Le phénomène climatique El Nino en 2023 a par ailleurs affecté les cultures fruitières dans le monde entier. Le commerce des bananes s'en est ressenti, en baisse de 1,3 % en un an.
La plupart des grands pays producteurs ont toutefois enregistré une croissance plus forte au cours du second semestre, mais l’année d’avant avait été très faible.

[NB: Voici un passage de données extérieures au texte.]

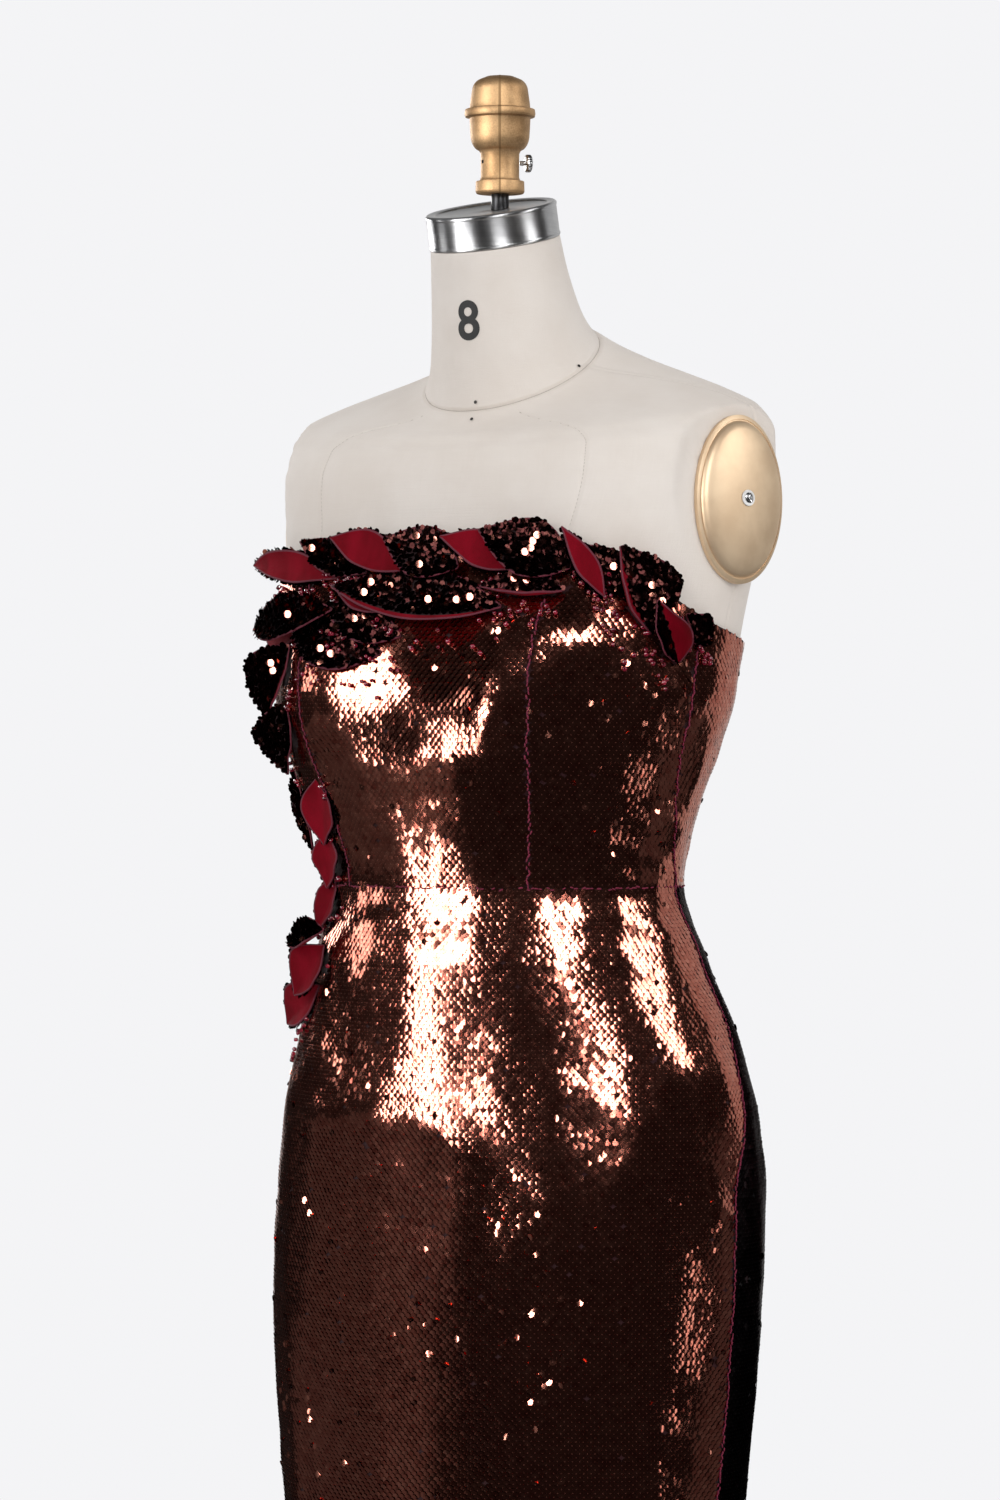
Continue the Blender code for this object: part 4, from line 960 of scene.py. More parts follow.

Le commerce des melons et des baies a été le plus durement touché, chutant de 6,8 % en 2023, les mauvaises récoltes en Amérique du Sud ayant entraîné une pénurie de produits de qualité.
Trafic maritime frigorifique attendu en hausse
Pour autant, Drewry prévoit que le parc mondial de conteneurs frigorifiques augmentera d'un peu moins de 10 % au cours des cinq prochaines années, ce qui représente cependant une révision à la baisse de ses prévisions précédentes.
Selon l’analyste, le trafic maritime frigorifique devrait croître de 1,7 % en 2024, sous l’impulsion de la poursuite du transfert des navires spécialisés vers toujours plus de porte-conteneurs, avides par ailleurs de fret pour remplir leurs cales.